From chopping to cleaning to cooking and steaming, the entire process took less than 20 minutes. Cleanup was simply wiping down a cutting board and rinsing the single pot needed. As I sat down to enjoy the tasty, satisfying meal with my roommate, I witnessed another set of eyes opening to the simple enjoyment of a dinner built around mussels.
For a pairing, we first tried the wine that I'd used for the broth, a dry, floral Alsace Pinot Gris with beautiful notes of mineral and stone fruit. I'd fallen hard for the white while taking a sip before adding it to the pot, and wanted so badly for it to make the mussels sing. Alas, it tasted fine with the veggies and shellfish, but it didn't excite me as I'd hoped.
I then turned to a Spanish Godello, with rich, exotic tropical flavors and firm acidity. Unfortunately, the texture of the white felt heavy and almost a bit tannic, weighing down the dish on the whole.
The last bottle I opened was a bone-dry Chenin Blanc from Vouvray, in the Loire Valley. The white was tart yet subtle, and acted as a spritz of lemon on the shellfish. Stone fruit flavors balanced the acid and yielded a rounder wine more suited to the cooked vegetables and beans. It was an easy choice for a simple weeknight dinner.
Pair with a Chenin Blanc such as Jean-Marc Gilet Vouvray Sec Domaine de la Rouletière 2013 (87 points, $20).
Prep time: 10 minutes
Cooking time: 10 minutes
Approximate food costs: $13
1. Thoroughly scrub and debeard mussels. Tap the shells of any opened mussels and discard those that do not close.

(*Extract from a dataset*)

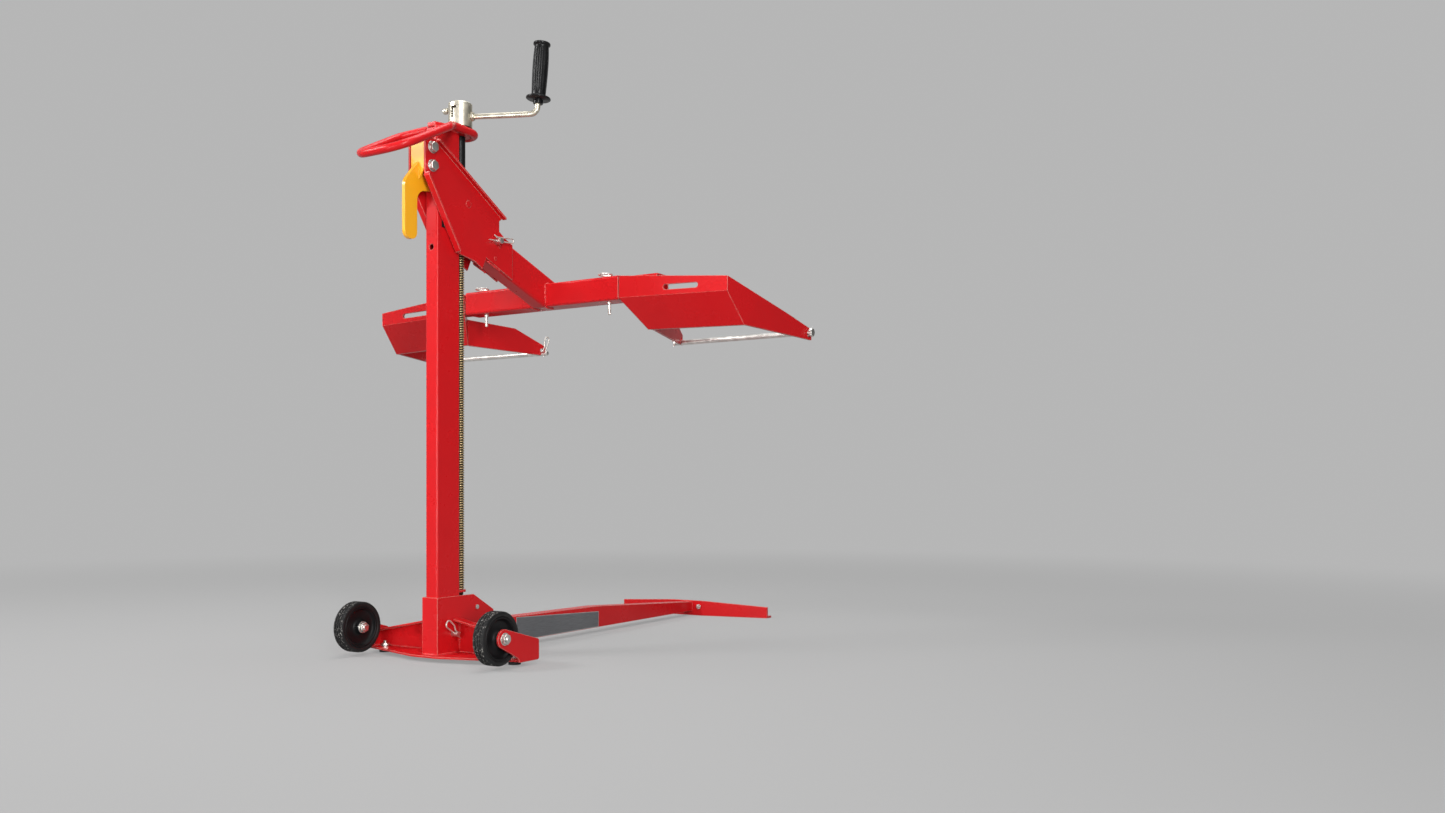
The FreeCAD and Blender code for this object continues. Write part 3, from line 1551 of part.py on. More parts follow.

2. In a large pot, heat olive oil over medium heat. Add onion, carrot, parsnips, garlic, salt, pepper and thyme. Cook 8 to 10 minutes, or until onions are translucent and root vegetables are tender.
3. Add white wine and bring to a boil. Add white beans and mussels. Cover and steam for 3 to 4 minutes or until the majority of the mussels have opened. Discard any that remain closed.
3. Scoop mussels, beans and vegetables into serving bowls. Pour the remaining broth over the top and serve with crusty bread. Serves 2.